Assessment of liquidity risk stemming from the investment services and activities and ancillary services

1.   For investment firms performing any of the activities referred to in Section A, points (1) or (2), of Annex I to Directive 2014/65/EU, competent authorities shall assess the level of liquidity needs to be covered by liquid assets by taking into account all of the following:

(a)

the specific features of the services provided to clients, in particular the time mismatch between fees received from clients and fees paid to trading platforms for transmission or execution of orders on behalf of clients;

(b)

the liquidity outflow due to increased fees charged to access the trading platforms or less favourable arrangements, including reduced days of accounts payable by the investment firm;

(c)

delays in the payment of fees due from clients.

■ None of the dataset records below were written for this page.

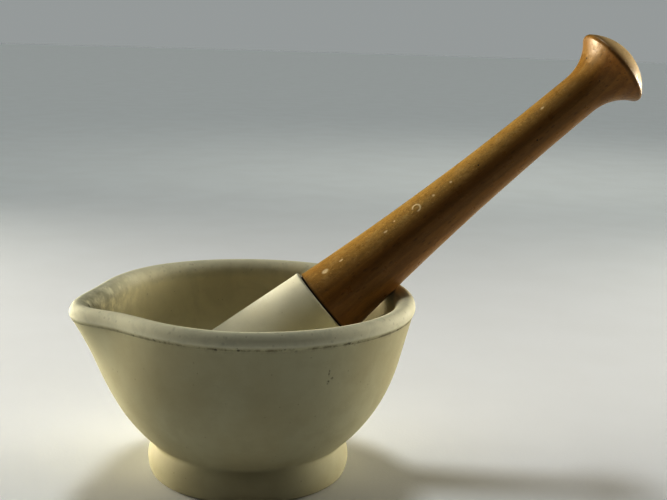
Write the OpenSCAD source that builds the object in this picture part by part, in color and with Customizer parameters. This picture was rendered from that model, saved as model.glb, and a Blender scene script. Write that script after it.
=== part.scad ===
// Mortar and pestle: a one-piece ceramic mortar with a pouring lip, and a ceramic pestle head
// cemented to a turned beech handle. The pestle is shown at rest, its rounded end in the well
// and its handle lying on the rim.
// Origin: centre of the mortar's foot, on the table. +Z up. The pouring lip points to -X.

/* [Mortar] */
// Outside diameter of the rolled rim
rim_d = 139.5; // [132:0.5:150]
// Height from the table to the top of the rim
mortar_h = 78.5; // [76:0.5:84]
// Width of the outer half of the rim's roll
bead_r = 3.2; // [2.8:0.1:3.4]
// Distance from the top of the rim down to its widest place
bead_h = 4.2; // [3.8:0.1:4.6]
// Radius of the inner half of the rim's roll
lip_round_r = 5.7; // [4.5:0.1:7]
// Inset of the upper wall's top from the rim's outside
wall_inset = 0.8; // [0.7:0.1:1.2]
// Distance from the top of the rim down to the top of the upper wall
wall_drop = 6; // [5.5:0.1:6.5]
// Lean of the bowl's upper wall from the vertical, in degrees
wall_lean = 14.2; // [13:0.2:15.4]
// Length of the straight upper wall
wall_l = 22; // [17:0.5:25]
// Outer radius of curvature of the bowl below the straight wall
bowl_r = 71; // [67:0.5:76]

/* [Pouring lip] */
// How far the lip's point stands out beyond the round rim
lip_reach = 5.9; // [2:0.1:8]
// How far the lip's point dips below the rest of the rim
lip_dip = 1.2; // [0:0.1:3]
// How far the rim is pinched in on each side of the lip
lip_pinch = 3.6; // [0:0.1:6]
// Half-width of the lip's point, in degrees around the rim
lip_angle = 15.4; // [10:0.2:20]
// Half-width of the pinched stretch, in degrees around the rim
pinch_angle = 72; // [50:1:90]
// Height at which the lip starts to grow out of the wall
lip_start_z = 34; // [20:1:50]
// Height at which the lip has its full reach
lip_full_z = 72; // [62:1:76]

/* [Foot] */
// Largest diameter of the barrel-shaped foot
foot_d = 86.4; // [82:0.2:90]
// Height of the foot's widest place
foot_z = 7; // [6:0.5:8]
// Radius of the foot's barrel curve
foot_curve_r = 13.2; // [11:0.1:15]
// Radius of the foot's lower edge
foot_edge_r = 2.5; // [1:0.1:4]
// Radius of the hollow where the foot meets the bowl
valley_r = 1.5; // [1:0.1:2.5]

/* [Pestle head] */
// Length of the head from the joint to the grinding end
head_l = 75.1; // [66:0.1:78]
// Diameter of the head at the joint
head_d = 36.8; // [36:0.1:40]
// Half-angle by which the head widens towards the grinding end, in degrees
head_flare = 5.8; // [3:0.1:8]
// Radius of the head's upper edge
head_edge_r = 0.9; // [0.5:0.1:1.2]
// Diameter of the socket for the handle's tenon
socket_d = 19; // [17:0.5:22]
// Depth of the socket
socket_l = 27; // [20:1:32]

/* [Handle] */
// Diameter of the handle at its shoulder
shoulder_d = 33.6; // [30:0.2:34]
// Diameter of the handle at its waist, below the knob
waist_d = 18.6; // [16:0.2:22]
// Largest diameter of the knob
knob_d = 35.8; // [30:0.2:40]
// Distance from the joint to the knob's edge
knob_z = 161; // [140:1:180]
// Height of the domed end above the knob's edge
dome_h = 9; // [6:0.5:12]
// Radius of the knob's edge
knob_edge_r = 1.6; // [1:0.1:2.5]
// Radius of the flare between the waist and the knob
flare_r = 22; // [18:0.5:26]
// Radius of the shoulder's edge
shoulder_edge_r = 0.8; // [0.4:0.1:1.5]

/* [Joint] */
// Thickness of the cement around the tenon and under the shoulder
cement_t = 0.6; // [0.3:0.1:1]
// Inset of the cement from the handle's shoulder edge
cement_inset = 0.9; // [0.5:0.1:1.5]
// Depth of the grooves turned in the tenon
groove_depth = 0.8; // [0.4:0.1:1.2]
// Width of each groove
groove_w = 2; // [1:0.5:3]

/* [Pestle at rest] */
// Angle of the pestle above the horizontal, in degrees
lean = 40.6; // [37:0.2:46]
// Turn of the pestle about the vertical, in degrees
pestle_turn = -12.5; // [-40:0.5:40]
// Place round the rim where the handle lies, in degrees from the pestle's own plane
rest_turn = 6.2; // [0:0.1:16]
// Distance up the handle from the joint to where it lies on the rim
rest_s = 27; // [15:1:60]
// Gap left between the pestle and the mortar
rest_gap = 0.4; // [0.3:0.05:1]

/* [Hidden] */

ceramic_color = [0.77, 0.74, 0.62];
head_color = [0.85, 0.82, 0.73];
cement_color = [0.20, 0.16, 0.11];
beech_color = [0.66, 0.44, 0.22];

around = 64;            // places round the mortar
round_fn = 96;          // smoothness of turned parts
hair = 0.01;            // overlap that keeps cuts clean
well_hole = 6;          // degrees from the well's centre to its last ring of points

rim_r = rim_d / 2;
foot_r = foot_d / 2;
// Sections are [radius, height]
bead_c = [rim_r - bead_r, mortar_h - bead_h];
round_c = [rim_r - bead_r, mortar_h - lip_round_r];
well_r = round_c.x - lip_round_r;
well_z = round_c.y;
// The straight wall, from its top down to where the bowl's curve starts
wall_top = [rim_r - wall_inset, mortar_h - wall_drop];
wall_dir = [sin(wall_lean), cos(wall_lean)];
wall_out = [cos(wall_lean), -sin(wall_lean)];
wall_foot = wall_top - wall_l * wall_dir;
bowl_c = wall_foot - bowl_r * wall_out;
foot_c = [foot_r - foot_curve_r, foot_z];
// Hollow under the bead, tangent to the wall and the bead
groove_r = 1;
groove_rise = groove_r - (bead_c - wall_top) * wall_out;
groove_c = bead_c + groove_rise * wall_out
    - sqrt(pow(groove_r + bead_r, 2) - pow(groove_rise, 2)) * wall_dir;
// Foot's lower edge, tangent to the table and to the barrel
edge_c = [foot_c.x + sqrt(pow(foot_curve_r - foot_edge_r, 2) - pow(foot_z - foot_edge_r, 2)),
    foot_edge_r];
// Hollow between the foot and the bowl, tangent to both
valley_c = outer_meet(foot_c, foot_curve_r + valley_r, bowl_c, bowl_r + valley_r);

// Head: the grinding end is a ball, tangent to the cone of the side
head_r = head_d / 2;
ball_r = (head_r + head_l * tan(head_flare)) * cos(head_flare)
    / (1 + sin(head_flare));
ball_z = ball_r - head_l;
head_edge_c = [head_r - head_edge_r, -head_edge_r];

// Handle
waist_r = waist_d / 2;
shoulder_r = shoulder_d / 2;
knob_edge_c = [knob_d / 2 - knob_edge_r, knob_z];
waist_z = knob_z - sqrt(pow(flare_r + knob_edge_r, 2)
    - pow(waist_r + flare_r - knob_edge_c.x, 2));
flare_c = [waist_r + flare_r, waist_z];
dome_r = (pow(knob_edge_c.x, 2) + pow(dome_h, 2) - pow(knob_edge_r, 2))
    / (2 * (dome_h - knob_edge_r));
dome_c = [0, knob_z + dome_h - dome_r];
tenon_r = socket_d / 2 - cement_t;
tenon_l = socket_l - 2 * cement_t;
groove_count = 3;

// Rest: the axis is placed by its offset from the well's centre, across and to one side
rest_reach = (handle_r(rest_s) + lip_round_r + rest_gap)
    / norm([cos(rest_turn), sin(lean) * sin(rest_turn)]);
rest_across = (round_c.x * sin(lean) - rest_reach) * cos(rest_turn);
rest_side = (round_c.x - rest_reach * sin(lean)) * sin(rest_turn);
ball_reach = well_r - ball_r - rest_gap;
ball_along = sqrt(pow(ball_reach, 2) - pow(rest_across, 2) - pow(rest_side, 2));

// Points on an arc from angle a0 to a1, in n steps, starting with point number `first`
function arc(c, r, a0, a1, n, first = 0) =
    [for (i = [first:n]) let (a = a0 + (a1 - a0) * i / n) c + r * [cos(a), sin(a)]];
// Points on a quarter of an ellipse, from its outer side up to its top, without the first
function quarter(c, size, n) =
    [for (i = [1:n]) c + [size.x * cos(90 * i / n), size.y * sin(90 * i / n)]];
// Angle of point p seen from point c
function angle_of(c, p) = atan2(p.y - c.y, p.x - c.x);
// Point at distance ra from a and rb from b, on the outer side of the line from a to b
function outer_meet(a, ra, b, rb) =
    let (d = norm(b - a), u = (b - a) / d, t = (d * d + ra * ra - rb * rb) / (2 * d))
    a + t * u + sqrt(ra * ra - t * t) * [u.y, -u.x];
// Radius of the handle at distance s from the joint, up to its waist
function handle_r(s) = waist_r + (shoulder_r - waist_r) * pow(1 - s / waist_z, 2);
// Share of the lip's reach at height z
function lip_growth(z) = pow(min(max((z - lip_start_z) / (lip_full_z - lip_start_z), 0), 1), 2);
// Shape of the lip's point round the rim, at angle a from it
function lip_peak(a) = exp(-pow(a / lip_angle, 2));
// Movement of the rim at angle a from the lip
function lip_shift(a) = (lip_reach + lip_pinch) * lip_peak(a)
    - lip_pinch * pow(max(1 - pow(a / pinch_angle, 3), 0), 2);

foot_angle = angle_of(foot_c, edge_c);
valley_angle = angle_of(foot_c, valley_c);
bowl_angle = angle_of(bowl_c, valley_c);
groove_angle = angle_of(groove_c, bead_c);
// Half section of the mortar, from the foot's flat, up the outside, over the rim and down
// the well to just short of its centre
mortar_section = concat(
    arc(edge_c, foot_edge_r, -90, foot_angle, 4),
    arc(foot_c, foot_curve_r, foot_angle, valley_angle, 6, 1),
    arc(valley_c, valley_r, valley_angle + 180, bowl_angle + 180, 2),
    arc(bowl_c, bowl_r, bowl_angle, -wall_lean, 6, 1),
    [wall_foot + wall_l / 2 * wall_dir],
    arc(groove_c, groove_r, 180 - wall_lean, groove_angle, 2),
    arc(bead_c, bead_r, groove_angle - 180, 0, 2, 1),
    quarter(bead_c, [bead_r, bead_h], 4),
    arc(round_c, lip_round_r, 90, 180, 5, 1),
    arc([0, well_z], well_r, 0, well_hole - 90, 14, 1));

module mortar() {
    rings = len(mortar_section);
    points = [for (p = mortar_section, j = [0:around - 1])
        let (a = 360 * j / around, from_lip = min(a, 360 - a), grown = lip_growth(p.y),
            r = p.x + grown * lip_shift(from_lip))
        [-r * cos(a), -r * sin(a), p.y - grown * lip_dip * lip_peak(from_lip)]];
    well_floor = [0, 0, well_z - well_r];
    foot_flat = [[for (j = [0:around - 1]) j]];
    walls = [for (i = [0:rings - 2], j = [0:around - 1])
        let (k = (j + 1) % around, low = i * around, high = low + around)
        each [[low + j, high + j, low + k], [low + k, high + j, high + k]]];
    floor_fan = [for (j = [0:around - 1])
        [(rings - 1) * around + j, rings * around, (rings - 1) * around + (j + 1) % around]];
    color(ceramic_color)
        polyhedron(concat(points, [well_floor]), concat(foot_flat, walls, floor_fan));
}

// Puts a part drawn along +Z, with the joint at the origin, in the pestle's rest place
module at_rest() {
    side = [sin(lean), 0, -cos(lean)];
    along = [cos(lean), 0, sin(lean)];
    ball = [0, rest_side, well_z] + rest_across * side - ball_along * along;
    rotate([0, 0, pestle_turn])
        translate(ball - ball_z * along)
            rotate([0, 90 - lean, 0])
                children();
}

module turned(outline) {
    rotate_extrude($fn = round_fn) polygon(outline);
}

module pestle_head() {
    color(head_color)
        at_rest()
            difference() {
                turned(concat(
                    [[0, -head_l]],
                    arc([0, ball_z], ball_r, -90, head_flare, 17, 1),
                    arc(head_edge_c, head_edge_r, head_flare, 90, 3),
                    [[0, 0]]));
                translate([0, 0, -socket_l])
                    cylinder(h = socket_l + hair, d = socket_d, $fn = round_fn);
            }
}

// The tenon with its grooves, which key it into the cement
module tenon() {
    pitch = tenon_l / (groove_count + 1);
    difference() {
        translate([0, 0, -tenon_l])
            cylinder(h = tenon_l + cement_t + hair, r = tenon_r, $fn = round_fn);
        for (i = [1:groove_count])
            translate([0, 0, -i * pitch - groove_w / 2])
                difference() {
                    cylinder(h = groove_w, r = tenon_r + hair, $fn = round_fn);
                    translate([0, 0, -hair])
                        cylinder(h = groove_w + 2 * hair, r = tenon_r - groove_depth,
                            $fn = round_fn);
                }
    }
}

module joint_cement() {
    color(cement_color)
        at_rest()
            difference() {
                union() {
                    translate([0, 0, -socket_l])
                        cylinder(h = socket_l + cement_t, d = socket_d, $fn = round_fn);
                    cylinder(h = cement_t, r = shoulder_r - cement_inset, $fn = round_fn);
                }
                tenon();
            }
}

module handle() {
    body_steps = 12;
    color(beech_color)
        at_rest()
            union() {
                turned(concat(
                    [[0, cement_t]],
                    arc([shoulder_r - shoulder_edge_r, cement_t + shoulder_edge_r],
                        shoulder_edge_r, -90, 0, 3),
                    [for (i = [1:body_steps - 1])
                        let (s = waist_z * i / body_steps) [handle_r(s), s]],
                    arc(flare_c, flare_r, 180, angle_of(flare_c, knob_edge_c), 8),
                    arc(knob_edge_c, knob_edge_r, angle_of(knob_edge_c, flare_c),
                        angle_of(dome_c, knob_edge_c), 6, 1),
                    arc(dome_c, dome_r, angle_of(dome_c, knob_edge_c), 90, 9, 1)));
                tenon();
            }
}

mortar();
pestle_head();
joint_cement();
handle();
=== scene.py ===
import math

import bpy
import numpy as np
from mathutils import Matrix, Vector, noise


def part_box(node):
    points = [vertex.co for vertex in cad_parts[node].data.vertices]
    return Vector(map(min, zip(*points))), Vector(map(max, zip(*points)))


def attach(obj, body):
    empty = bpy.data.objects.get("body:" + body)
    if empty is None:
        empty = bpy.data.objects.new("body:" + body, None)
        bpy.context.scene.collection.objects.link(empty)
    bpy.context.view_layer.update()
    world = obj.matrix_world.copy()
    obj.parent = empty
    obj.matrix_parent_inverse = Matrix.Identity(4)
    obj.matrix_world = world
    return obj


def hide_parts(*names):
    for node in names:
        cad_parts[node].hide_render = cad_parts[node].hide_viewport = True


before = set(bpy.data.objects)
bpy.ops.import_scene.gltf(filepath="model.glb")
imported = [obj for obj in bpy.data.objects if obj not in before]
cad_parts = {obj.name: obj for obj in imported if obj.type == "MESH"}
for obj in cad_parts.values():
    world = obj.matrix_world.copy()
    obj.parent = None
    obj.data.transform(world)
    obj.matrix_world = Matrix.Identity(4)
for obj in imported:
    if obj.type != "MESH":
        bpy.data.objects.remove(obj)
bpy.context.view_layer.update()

# ---------------------------------------------------------------- sizes, in millimetres
MM = 0.001
mortar_low, mortar_high = (np.array(corner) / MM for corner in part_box("mortar"))
RIM_R = mortar_high[1]
MORTAR_H = mortar_high[2]
LIP_REACH = -mortar_low[0] - RIM_R

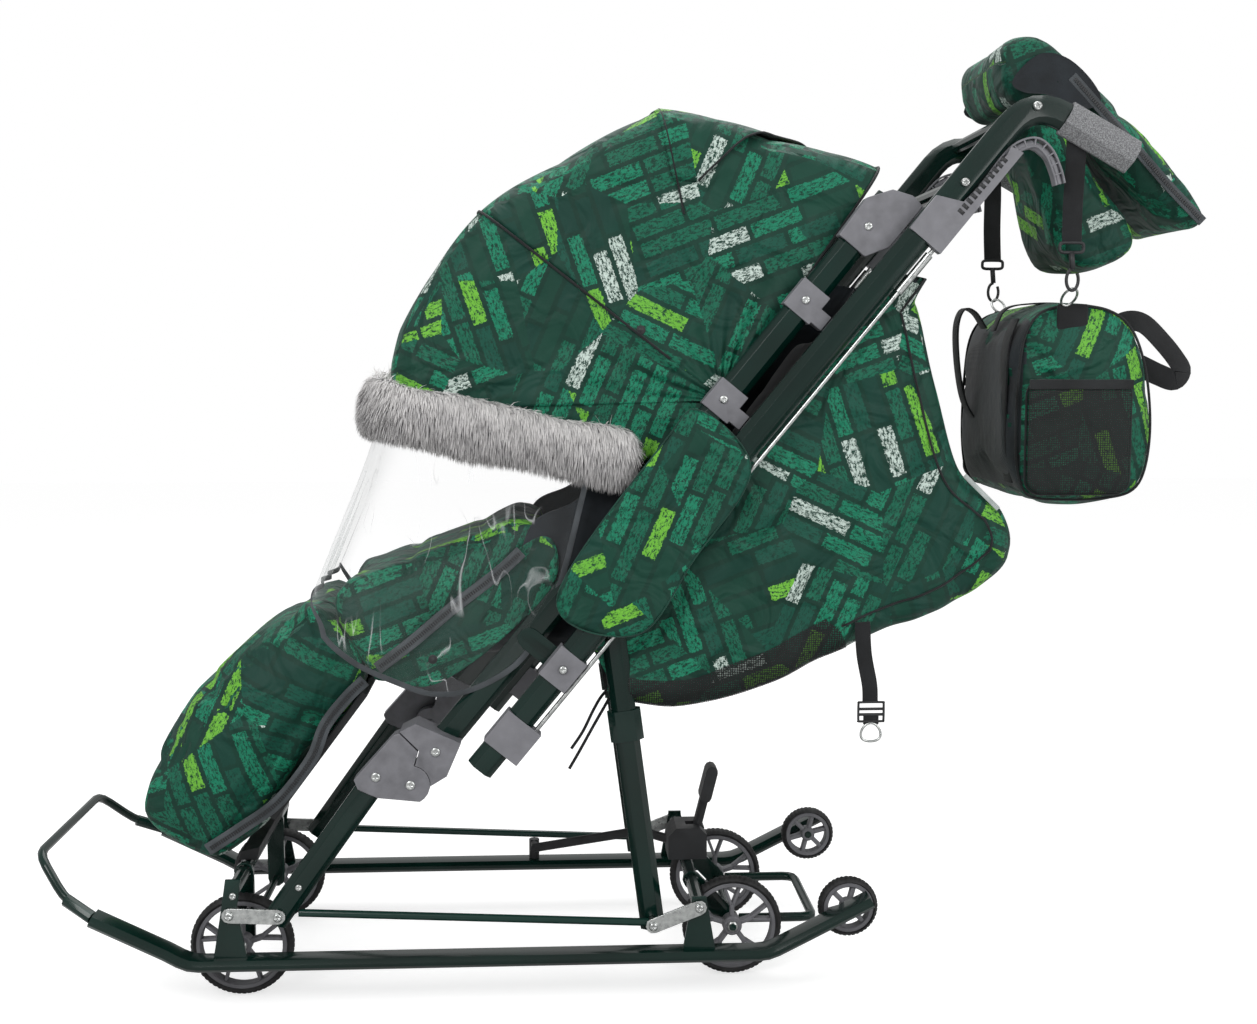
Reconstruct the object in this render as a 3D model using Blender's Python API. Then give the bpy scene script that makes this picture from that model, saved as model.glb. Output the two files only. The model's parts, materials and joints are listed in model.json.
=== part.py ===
# Winter sled pushchair: a runner sled with lift-up wheels under a folding, hooded seat.
# Metres, +Z up. The bow points to -X, the push handle to +X, the left side is -Y.
# The origin is on the ground, in the middle of the whole object's box.

import math

import bmesh
import bpy
import numpy as np
from mathutils import Matrix, Vector

for old in list(bpy.data.objects):
    bpy.data.objects.remove(old, do_unlink=True)

GAP = 0.0003          # between two pieces that touch
WALL = 0.0018         # wall of every frame tube
SIDES = (("left", -1.0), ("right", 1.0))

# Wheels
WHEEL_RADIUS = 0.070
WHEEL_WIDTH = 0.022
TYRE_DEPTH = 0.009
AXLE_RADIUS = 0.005
FRONT_AXLE_X = -0.523
REAR_AXLE_X = 0.149
FRONT_TRACK = 0.295
REAR_TRACK = 0.220
SMALL_RADIUS = 0.0415
SMALL_WIDTH = 0.020
SMALL_TYRE_DEPTH = 0.007
SMALL_AXLE = (0.302, 0.113)

# Sled runners and the bow that joins them at the front
RUNNER_CLEARANCE = 0.055
RUNNER_THICK = 0.015
RUNNER_WIDTH = 0.040
RUNNER_SPAN = 0.395
RUNNER_FRONT_X = -0.583
RUNNER_REAR_X = 0.187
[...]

2.   For investment firms performing any of the activities referred to in Section A, points (3) or (6), of Annex I, to Directive 2014/65/EU, competent authorities shall assess the level of liquidity needs to be covered by liquid assets by taking into account all of the following:

(a)

the assessment of intraday liquidity risk for the investment firm’s trading book positions;

(b)

the liquidity risk arising from the risk of a price change of the instrument concerned due to factors related to its issuer or the issuer of the underlying instrument and from the price change of an instrument due to a change in the level of interest rates or to a broad equity market movement unrelated to any specific attributes of the individual securities;

(c)

the specific features of the investment firm’s trading activities, in particular the maturity profile of the transactions, the possible occurrence of long-term transactions and the currencies of the transactions;

(d)

the level of asset encumbrance, the characteristics of the collateral to be provided, in particular its maturity and currency, and whether assets provided as collateral can be re-used or rehypothecated by the investment firm’s counterparties;

(e)

the level of intraday margin that the investment firm may be contractually required to post under normal and stressed circumstances;

(f)

whether the investment firm has sufficient liquid assets or other liquidity resources to maintain trading activities in case of settlement fails or interruption of services at custodians or cash correspondents;

(g)

the failure of a trade to settle on the agreed settlement date because the seller does not deliver the securities or the buyer does not deliver funds at the appropriate time.

3.   For investment firms performing any of the activities referred to in Section A, points (4), (5) or (7), of Annex I, to Directive 2014/65/EU, competent authorities shall assess the level of liquidity needs to be covered by liquid assets by taking into account all of the following:

(a)

the investment firm’s contractual arrangements for fees received related to the performance of the clients’ portfolios;

(b)

the time mismatch between fees received by the investment firm from clients, and fees paid by the investment firm to providers of services specifically related to their activities, including market analysis, specialised reports, general or customised portfolio analysis, and aggregation services;

(c)

where the investment firm delegates the management of assets, the time mismatch between fees received by the investment firm from clients and fees paid by the investment firm to the delegated financial entity;

(d)

where another financial entity has formally delegated the management of assets to the investment firm, the time mismatch between fees received by the investment firm from the delegating entity and expenses paid by the investment firm in relation to the delegation;

(e)

contractual arrangements between the investment firm and tied agents, including the timing and recurrence of the payments to the tied agents;

(f)

delays in the payment of fees due from clients.

4.   For investment firms performing any of the activities referred to in Section A, points (8) or (9), of Annex I to Directive 2014/65/EU, competent authorities shall assess the level of liquidity needs to be covered by liquid assets by taking into account all of the following:

(a)

the time mismatch between fees received from clients and fees paid to service providers;

(b)

delays in the payment of fees due from clients.

5.   For investment firms performing the ancillary service referred to in Section B, point (2), of Annex I to Directive 2014/65/EU, competent authorities shall assess the level of liquidity needs to be covered by liquid assets by taking into account all of the following:

(a)

the outstanding amounts of credits and loans granted to clients;

(b)

the liquidity profile of the collaterals and the market and legal limits to their liquidation;

(c)

the outstanding amounts of defaulted credits and loans granted to clients.